According to Rosy Perez in the original White Men Can’t Jump, it was a quince.

He would have been hungry

Beat me by 8 minutes, but your username/content combination beats me by a mile.

I’ve always liked to think of the Garden of Evil story as a metaphor for humanity becoming distinct from other animal species. Eating the fruit symbolizes humans becoming aware of the inevitability of death (in the day of eating it you will surely die). This realization actually spurs human primates into the driving ambition to improve their situation before death, and also begins the delusional development of religious belief (in order to cheat death with an shared obsessional certainty about a non-evident afterlife).

You see, presumably, animals only think of death when it is immediately upon them, sparking a survival instinct to avoid being eaten. Once the threat is removed, the fear of death is not real for animals. Animals do not ruminate the way humanity does about death. Or if in fact they do, it doesn’t seem to bother them as much as it does us.

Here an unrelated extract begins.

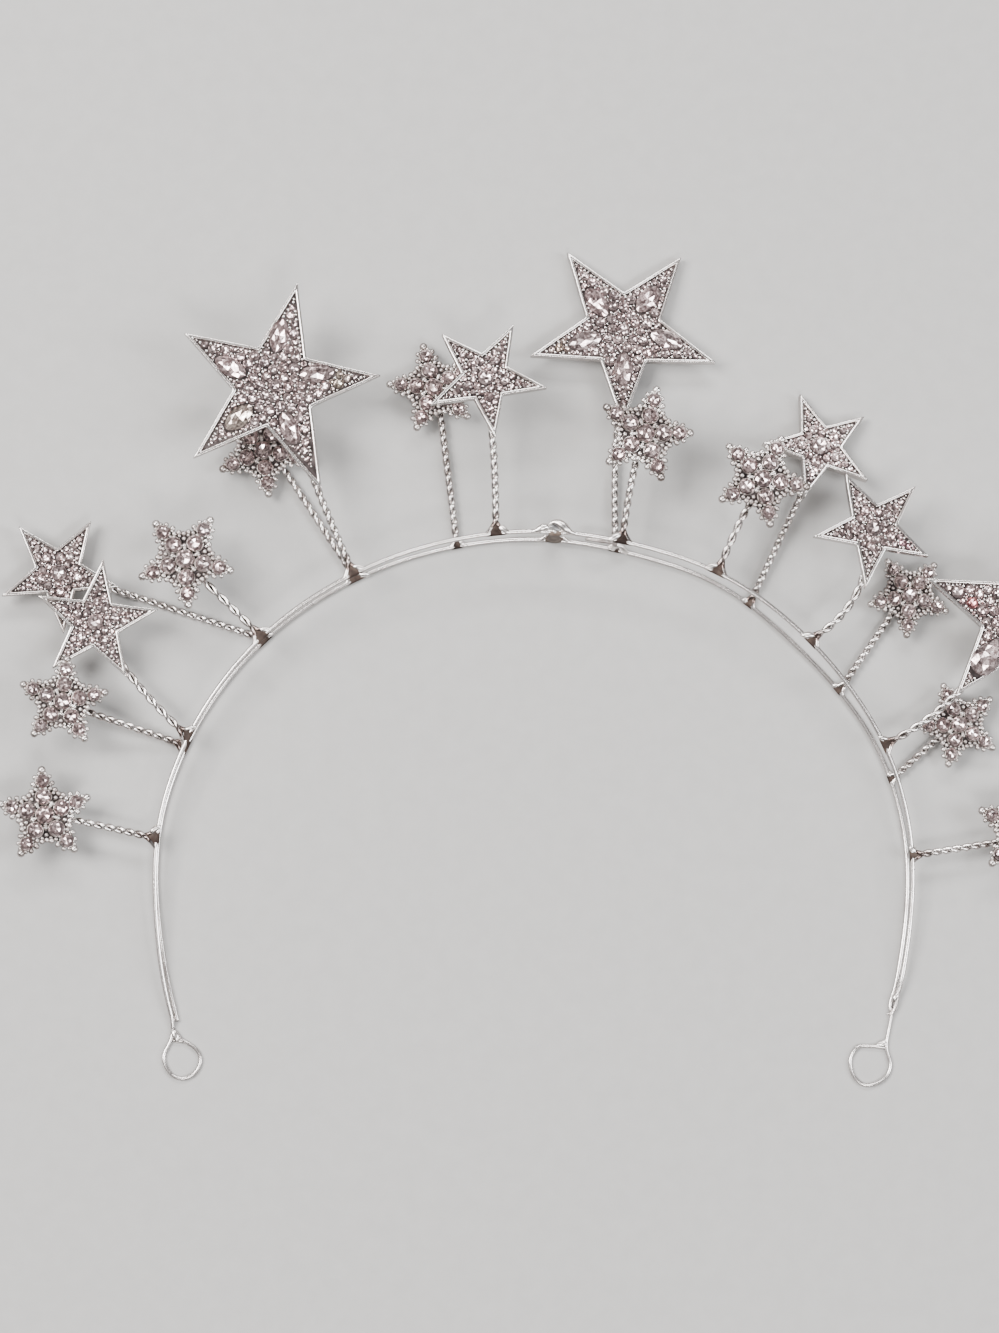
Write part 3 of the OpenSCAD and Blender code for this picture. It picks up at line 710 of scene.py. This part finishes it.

But thoughts of death are always pressuring humans with a relentless need to acquire, to better their lot in life, to live a fulfilled happy life before the fast approaching end. Ambition and belief in the paranormal is what the fear of death has brought us.

And we put on fig leaves or, if you will, clothes. No other animal wears clothes. Another distinction between animal nature and ourselves.

Eating the forbidden fruit is about us discovering that we cannot escape dying (or sin which leads to death).

That’s my atheist way of interpreting it.